Determine the count of lines holding "bodies" and give that count alone.

┌────────

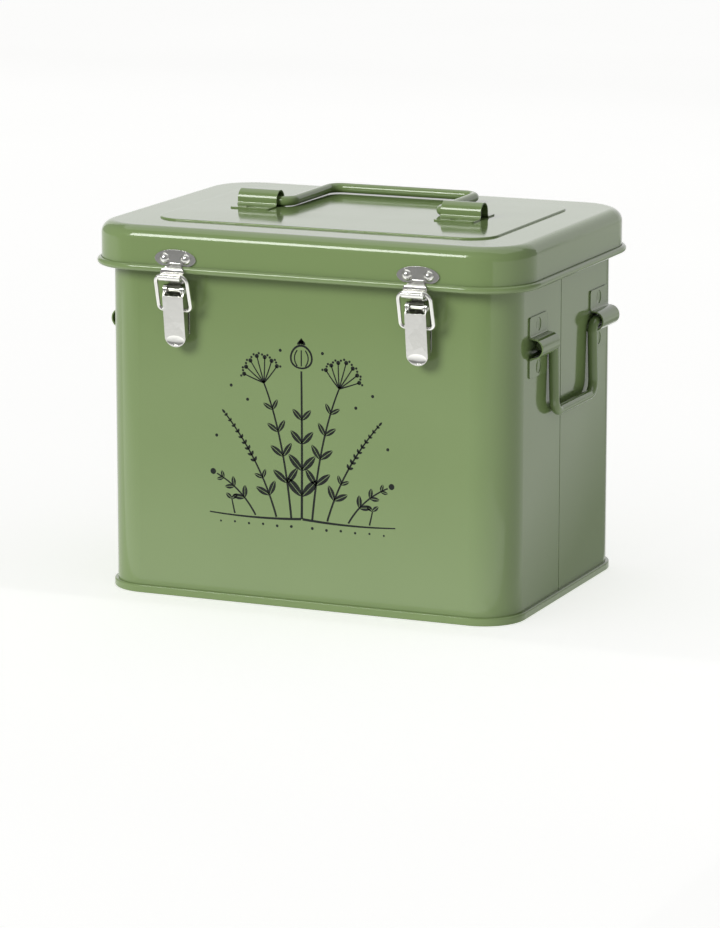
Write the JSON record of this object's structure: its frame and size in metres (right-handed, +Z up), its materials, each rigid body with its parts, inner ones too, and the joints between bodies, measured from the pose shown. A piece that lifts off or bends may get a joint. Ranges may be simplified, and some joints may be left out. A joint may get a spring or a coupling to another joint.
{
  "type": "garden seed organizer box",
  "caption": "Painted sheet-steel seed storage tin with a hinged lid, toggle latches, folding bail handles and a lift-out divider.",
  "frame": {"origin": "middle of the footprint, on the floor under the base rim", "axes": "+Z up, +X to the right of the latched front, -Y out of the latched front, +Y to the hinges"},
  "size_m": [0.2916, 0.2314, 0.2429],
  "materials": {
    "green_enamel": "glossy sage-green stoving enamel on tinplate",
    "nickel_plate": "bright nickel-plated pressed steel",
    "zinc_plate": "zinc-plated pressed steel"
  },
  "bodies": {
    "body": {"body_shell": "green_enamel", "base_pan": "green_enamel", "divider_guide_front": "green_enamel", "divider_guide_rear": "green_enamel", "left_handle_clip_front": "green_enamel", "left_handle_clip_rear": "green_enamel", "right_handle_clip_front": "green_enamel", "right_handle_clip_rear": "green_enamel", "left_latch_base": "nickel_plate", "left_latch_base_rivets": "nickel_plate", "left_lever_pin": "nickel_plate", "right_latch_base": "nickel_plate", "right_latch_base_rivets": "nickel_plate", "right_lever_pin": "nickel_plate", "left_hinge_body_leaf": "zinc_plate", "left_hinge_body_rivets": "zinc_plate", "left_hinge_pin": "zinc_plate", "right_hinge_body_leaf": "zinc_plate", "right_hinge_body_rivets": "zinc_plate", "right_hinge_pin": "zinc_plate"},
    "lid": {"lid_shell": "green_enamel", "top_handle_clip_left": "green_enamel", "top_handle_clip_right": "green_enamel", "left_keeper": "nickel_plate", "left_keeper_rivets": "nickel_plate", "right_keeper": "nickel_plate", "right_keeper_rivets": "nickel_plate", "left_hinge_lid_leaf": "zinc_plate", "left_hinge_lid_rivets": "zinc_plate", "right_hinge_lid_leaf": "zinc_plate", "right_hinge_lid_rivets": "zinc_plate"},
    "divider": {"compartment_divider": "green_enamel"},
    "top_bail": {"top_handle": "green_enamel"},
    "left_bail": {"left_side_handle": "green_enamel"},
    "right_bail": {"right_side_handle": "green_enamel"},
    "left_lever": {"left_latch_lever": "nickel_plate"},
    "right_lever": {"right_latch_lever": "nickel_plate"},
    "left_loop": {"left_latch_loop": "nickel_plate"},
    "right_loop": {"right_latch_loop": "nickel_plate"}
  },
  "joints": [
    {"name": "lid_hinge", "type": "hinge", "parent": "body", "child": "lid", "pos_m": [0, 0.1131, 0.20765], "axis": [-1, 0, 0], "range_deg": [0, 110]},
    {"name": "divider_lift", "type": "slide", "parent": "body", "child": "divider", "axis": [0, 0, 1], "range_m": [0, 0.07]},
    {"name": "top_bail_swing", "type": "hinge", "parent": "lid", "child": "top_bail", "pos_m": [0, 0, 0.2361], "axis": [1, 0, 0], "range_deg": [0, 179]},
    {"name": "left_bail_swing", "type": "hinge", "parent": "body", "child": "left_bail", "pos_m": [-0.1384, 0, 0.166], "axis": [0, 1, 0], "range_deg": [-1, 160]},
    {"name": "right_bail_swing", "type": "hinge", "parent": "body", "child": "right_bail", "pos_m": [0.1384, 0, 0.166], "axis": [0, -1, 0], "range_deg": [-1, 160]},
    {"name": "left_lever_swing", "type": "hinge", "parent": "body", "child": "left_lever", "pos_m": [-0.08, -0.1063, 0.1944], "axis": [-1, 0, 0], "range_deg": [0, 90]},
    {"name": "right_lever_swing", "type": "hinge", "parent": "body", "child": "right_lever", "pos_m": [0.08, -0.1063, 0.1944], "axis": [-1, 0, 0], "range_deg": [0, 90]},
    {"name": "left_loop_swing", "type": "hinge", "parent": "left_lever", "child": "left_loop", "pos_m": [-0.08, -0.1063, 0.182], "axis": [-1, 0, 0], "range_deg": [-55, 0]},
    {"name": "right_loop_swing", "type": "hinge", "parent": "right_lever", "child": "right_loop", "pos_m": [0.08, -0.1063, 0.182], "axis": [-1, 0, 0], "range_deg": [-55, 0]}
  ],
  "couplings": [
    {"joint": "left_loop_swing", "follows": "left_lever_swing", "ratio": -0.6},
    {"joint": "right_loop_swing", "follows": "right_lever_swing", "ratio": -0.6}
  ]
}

└────────

▶ [COMPLETED EXERCISE]
2